Even the commandment to keep the Sabbath holy is about God.  Remember the sabbath was a day of rest to remember God resting after creating.  But it wasn’t that God took a nap, instead he rested with his creation, he enjoyed fellowship with his creation.  If we are God’s image bearers then we have the responsibility to be like him and take some time to enjoy and fellowship with creation.  To rejoice in what God has made.  To take time to slow down and enjoy life.  We honor God when we do that. The sabbath is also about trust.  Do we trust God to make the plants grow if we aren’t in the field tending them? Do we trust God enough to take a day off work that he will take care of us?  Do we trust God enough to not always be working every second of every day to raise our paycheck?  Do we trust God enough to realize all that we have comes from him and he will provide?  And while we may not follow the actual command to do no work on the Sabbath, the principles are still important to follow, to honor God in the way that we live and work and trust. To keep him holy even in our work week.

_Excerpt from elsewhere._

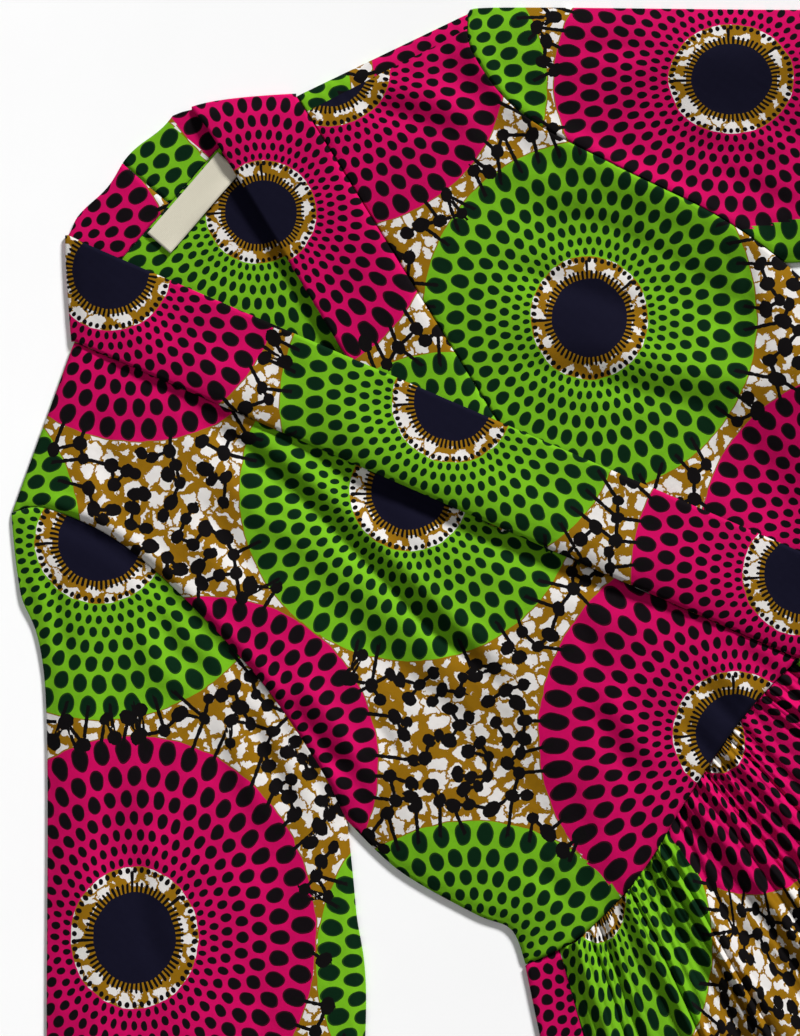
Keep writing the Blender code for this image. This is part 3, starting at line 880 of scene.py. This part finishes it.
def dotted_field(tree, colours, cut, radius, turn):
    """The dyed field of a disc, a little uneven, with its dark dots."""
    dye = add(tree, "Attribute", attribute_name="dye").outputs["Fac"]
    field = add(tree, "Mix", dye, (*colours.pink, 1), (*colours.green, 1), data_type="RGBA")
    dark = [(*colour, 1) for colour in (colours.pink_dot, colours.green_dot)]
    dark = add(tree, "Mix", dye, *dark, data_type="RGBA")
    worn = add(
        tree, "TexNoise", named={"Vector": cut, "Scale": 0.035, "Detail": 3.0},
        noise_dimensions="2D")
    worn = add(tree, "MapRange", worn, 0.3, 0.7, 0.92, 1.07)
    field = add(tree, "VectorMath", field, worn, operation="MULTIPLY")
    return add(tree, "Mix", dot_rings(tree, radius, turn), field, dark, data_type="RGBA")


def teeth(tree, radius, turn):
    """Tapered teeth round the eye, a few of them long, as a mask."""
    beat = add(tree, "Math", turn, TEETH, operation="MULTIPLY")
    aside = add(tree, "Math", beat, operation="FRACT")
    aside = add(tree, "Math", aside, 0.5, operation="SUBTRACT")
    aside = add(tree, "Math", aside, operation="ABSOLUTE")
    which = add(tree, "Math", beat, operation="FLOOR")
    chance = add(tree, "TexWhiteNoise", named={"W": which}, noise_dimensions="1D").outputs["Value"]
    longer = add(tree, "Math", chance, 1 - LONG_TEETH, operation="GREATER_THAN")
    end = add(tree, "Math", longer, BEADS - COMB, COMB, operation="MULTIPLY_ADD")
    end = add(tree, "Math", aside, -0.03, end, operation="MULTIPLY_ADD")
    within = add(tree, "Math", radius, end, operation="LESS_THAN")
    narrow = add(tree, "Math", aside, TOOTH_WIDE, operation="LESS_THAN")
    return add(tree, "Math", narrow, within, operation="MULTIPLY")


def beads(tree, radius, turn):
    """The ring of small dots outside the teeth, a little longer than wide, as a mask."""
    beat = add(tree, "Math", turn, BEAD_COUNT, operation="MULTIPLY")
    beat = add(tree, "Math", beat, operation="FRACT")
    beat = add(tree, "Math", beat, 0.5, operation="SUBTRACT")
    beat = add(tree, "Math", beat, 2 * math.pi * BEADS / BEAD_COUNT, operation="MULTIPLY")
    away = add(tree, "Math", radius, BEADS, operation="SUBTRACT")
    away = add(tree, "Math", away, 0.8, operation="MULTIPLY")
    place = add(tree, "CombineXYZ", beat, away, 0.0)
    far = add(tree, "VectorMath", place, operation="LENGTH")
    return add(tree, "Math", far, BEAD_SIZE, operation="LESS_THAN")


def seeds_and_stems(tree, cut):
    """Seeds joined by stems, with a slightly shaky edge, as a mask."""
    shaky = add(
        tree, "TexNoise", named={"Vector": cut, "Scale": 0.35, "Detail": 1.0},
        noise_dimensions="2D")
    shaky = add(tree, "Math", shaky, 0.5, operation="SUBTRACT")
    stem = add(tree, "Attribute", attribute_name="stem").outputs["Fac"]
    stem = add(tree, "Math", stem, operation="ABSOLUTE")
    stem = add(tree, "Math", shaky, 0.9, stem, operation="MULTIPLY_ADD")
    stem = add(tree, "Math", stem, STEM_HALF, operation="LESS_THAN")
    seed = add(tree, "UVMap", uv_map="seed")
    seed = add(tree, "VectorMath", seed, operation="LENGTH")
    seed = add(tree, "Math", shaky, 0.28, seed, operation="MULTIPLY_ADD")
    seed = add(tree, "Math", seed, 1.0, operation="LESS_THAN")
    return add(tree, "Math", stem, seed, operation="MAXIMUM")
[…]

The last six commandments can be summarized as loving and honoring others.  If we love our neighbor we won’t kill them.  If we love our neighbor we won’t steal what they have, whether possessions or spouse.  If we love our neighbor we will be honest with them and with others.  If we love our neighbor we will honor those who raised us and took care of us when we couldn’t take care of ourselves.  Far from being a list of rules of things one cannot do, the final six commandments form the framework of an understanding of how to live in community with others.  They form a framework of a proper way of life and define some basic human rights that all humanity hold.  And whether you are rich or poor, powerful or weak, these basic human rights should be honored at all times, no matter what.  You don’t take what’s not yours just because you can.  You don’t take advantage of cheap labor just because you can.  You don’t force communities to leave their homes and move somewhere else just because you can. You treat all people with love and respect. This is how we live at peace with one another.

The Ten Commandments, overly summarized, overly simplified.  We often try so hard to break down the Ten Commandments and what they mean that we forget it can be very simple.  God has already proved he will rescue us, so live life the way he wants you to.  Honor God above all other things and honor and respect your neighbors in order to have peace in the community.  Maybe that’s why Jesus summarized the Ten Commandments in this way, “The greatest commandment is to love the Lord your God with all your heart, soul, mind, and strength and to love your neighbor as yourself.  This sums up the Law and the Prophets.”